Angst hat die Kapitänin nicht, wenn sie mit einem der riesigen Flieger abhebt. Eher Respekt. Dass viele ihrer Passagiere mit einem mulmigen Gefühl an Bord steigen, ist ihr bewusst - auch wenn Autofahren statistisch gesehen weitaus gefährlicher ist. "Wenn ein Flugzeug abstürzt, sind immer viele Menschen betroffen. Das prägt sich bei den Menschen ein." Piloten werden deshalb auch in diesem Bereich geschult. Offen zu sein, sei sehr wichtig. Und nicht unbedingt gleich von "Problemen" reden, wenn es mal kritisch wird. Nicht selten nimmt Cordula Pfla um auch Freunde und Bekannte mit in die Luft, um deren Flugangst zu bekämpfen. "Das hilft."
Betrunkener Fluggast
Etwa sechs bis sieben Prozent beträgt der Pilotinnenanteil bei der Lufthansa. Da bleiben
Macho-Sprüche natürlich nicht aus. "Hätte Gott gewollt, dass Frauen fliegen, wäre der Himmel rosa" ist einer davon. Dass ihr als Frau weniger Respekt entgegengebracht wird, hat Cordula Pflaum trotzdem noch nicht erlebt. Vielleicht liegt das auch daran, dass sie es versteht, sich in kritischen Situationen durchzusetzen. Wie beispielsweise bei einem Flug von Teneriffa nach Deutschland. Ein Passagier hatte zu tief ins Glas geschaut, fing an zu pöbeln. Die Pilotin verwies den Mann aus dem Flugzeug - was dessen Frau wenig juckte. "Sie ist alleine nach Deutschland geflogen."

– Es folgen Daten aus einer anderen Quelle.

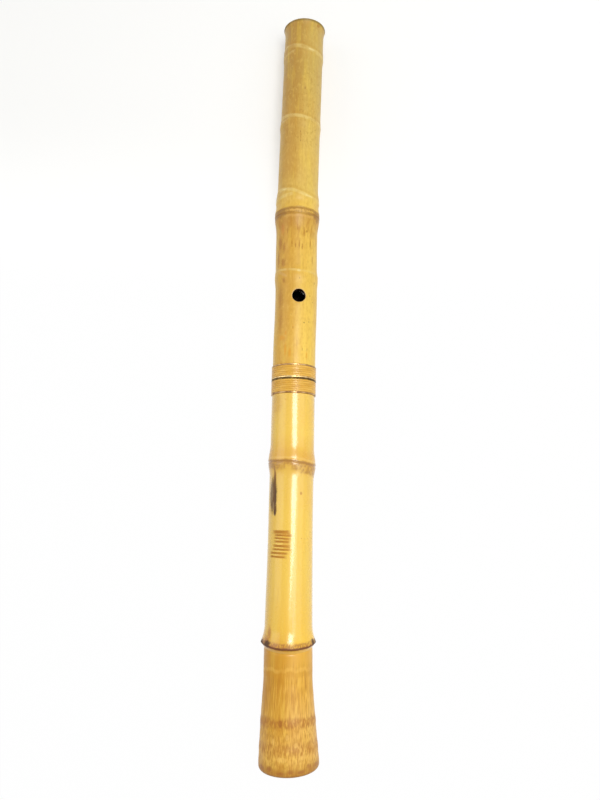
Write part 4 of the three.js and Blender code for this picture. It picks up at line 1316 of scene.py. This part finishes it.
# %% [markdown]
# ## The drills
# A hole in a flute is bored square to the skin and its edge is eased with a knife, so that the eased edge
# follows the round of the tube. A straight countersink would bite deep in front and behind and leave
# the sides sharp. The plug therefore has its own skin height for every direction round the hole:
# height = square root of (radius squared - offset across squared), and the rounding starts below that.

# %% Plugs for the holes
THUMB_ROLL = math.radians(8)
HOLE_RADIUS = 4.9
HOLE_EASE = 0.55
FLARE_OUT, FLARE_UP = 4.0, 2.8
PLUG_FOOT = 2.0
THUMB_HOLE_AT = 322.0
FINGER_HOLES_AT = [120.0, 174.5, 229.0, 283.5]


def hole_plug(name, at, front):
    """Plug whose rows go up the hole: straight wall, a rounding through 55 degrees, then a straight flare."""
    phi = np.linspace(0, 2 * np.pi, 64, endpoint=False)
    angle = np.radians(np.linspace(0, 55, 6))
    rounding_out = HOLE_EASE * (1 - np.cos(angle[1:]))
    rounding_up = HOLE_EASE * (np.sin(angle[1:]) - 1)
    out = np.concatenate([[0, 0], rounding_out, rounding_out[-1:] + FLARE_OUT])
    down = np.concatenate([[0, -HOLE_EASE], rounding_up, rounding_up[-1:] + FLARE_UP])
    radius = HOLE_RADIUS + out[:, None] + 0 * phi
    across, ahead_of = radius * np.sin(phi), radius * np.cos(phi)
    centre_turn = THUMB_ROLL + (math.pi if front else 0)
    skin_turn = (centre_turn + math.pi) % (2 * math.pi) - math.pi
    skin = skin_radius(np.full_like(radius, skin_turn), at + ahead_of)
    height = np.sqrt(skin**2 - across**2) + down[:, None]
    height[0] = PLUG_FOOT
    side = height * math.sin(centre_turn) + across * math.cos(centre_turn)
    up = height * math.cos(centre_turn) - across * math.sin(centre_turn)
    points = in_frame(side + sideways(at), at + ahead_of, up)
    turns = np.full(65, centre_turn if centre_turn < math.pi else centre_turn - 2 * math.pi)
    slots = [1, 1] + [0] * (len(out) - 2)
    materials = [cut_bamboo_material, bore_lacquer]
    return grid_piece(name, points, turns, at + ahead_of, slots, materials, closed=False)


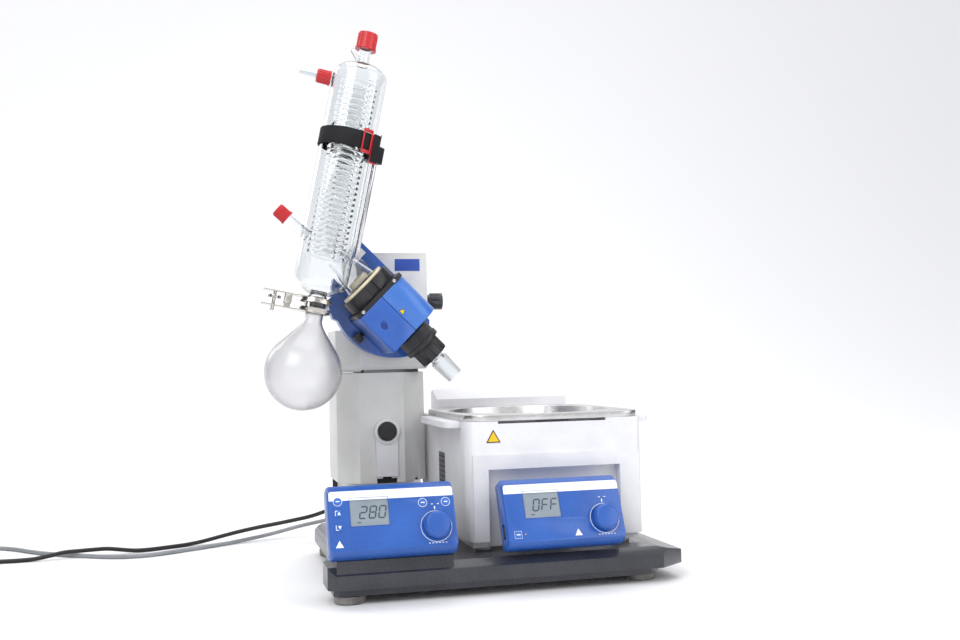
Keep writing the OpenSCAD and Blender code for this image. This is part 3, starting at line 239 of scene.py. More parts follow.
def make_materials():
    m = {}
    # Grained ABS mouldings: even colour, soft wide highlights
    m["slate"] = surface("slate_grained_abs", "#35363e", "#25262c", 0.3, 0.9, 0.12, coat=0.2)
    m["tower"] = surface("warm_grey_grained_abs", "#dededc", "#d2d2d0", 0.48, 0.9, 0.10)
    m["blue"] = surface("console_blue_satin_abs", "#2a5fb4", "#2152a4", 0.3, 0.8, 0.06, coat=0.15)
    m["deep"] = surface("deep_blue_satin_abs", "#2f62b8", "#2857aa", 0.34, 0.8, 0.06, coat=0.1)
    m["cover"] = surface("light_blue_satin_abs", "#3f78cc", "#376cbe", 0.32, 0.8, 0.06, coat=0.2)
    # Powder coated sheet: faint orange peel
    m["white"] = surface("off_white_powder_coated_steel", "#e8e8eb", "#dddde1", 0.4, 2.2, 0.10)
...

Wie lange Cordula Pflaum, die in
Bamberg lebt und für die Lufthansa auch als Ausbilderin arbeitet, noch im Cockpit sitzt, kann sie nicht abschätzen. Piloten können bis 60 Jahre fliegen, Sondergenehmigungen werden bis 65 Jahre vergeben. Dann muss aber die Gesundheit mitspielen, regelmäßige Tests und Medizinchecks überprüfen das. "Ich würde gerne noch einige Jahre fliegen. Der Ehrgeiz ist genauso groß wie mit 20."
Der Kindheitstraum vom Trip ins All wird sich hingegen nicht mehr erfüllen. Die zweifache Mutter hatte sich zuerst im Jahr 2009 und dann noch einmal 2016 für ein Projekt beworben, bei dem eine Astronautin gesucht wurde. Sie kam unter die letzten 90 von 400 Frauen, wurde dann aber aussortiert. "Jetzt bewerbe ich mich nicht mehr."
Stattdessen möchte sie noch ein paar Länder bereisen. Überflogen hat sie praktisch schon die ganze Welt, einige Plätze würde Cordula Pflaum aber gerne noch genauer erkunden. Costa Rica oder Island zum Beispiel. Weitere Träume? "Über der Stratosphäre fliegen, würde mich reizen. Und ich fände es cool, wenn das Beamen erfunden würde." Natürlich nur als Ersatz für das Autofahren. "Sonst wäre ich ja meinen Job los."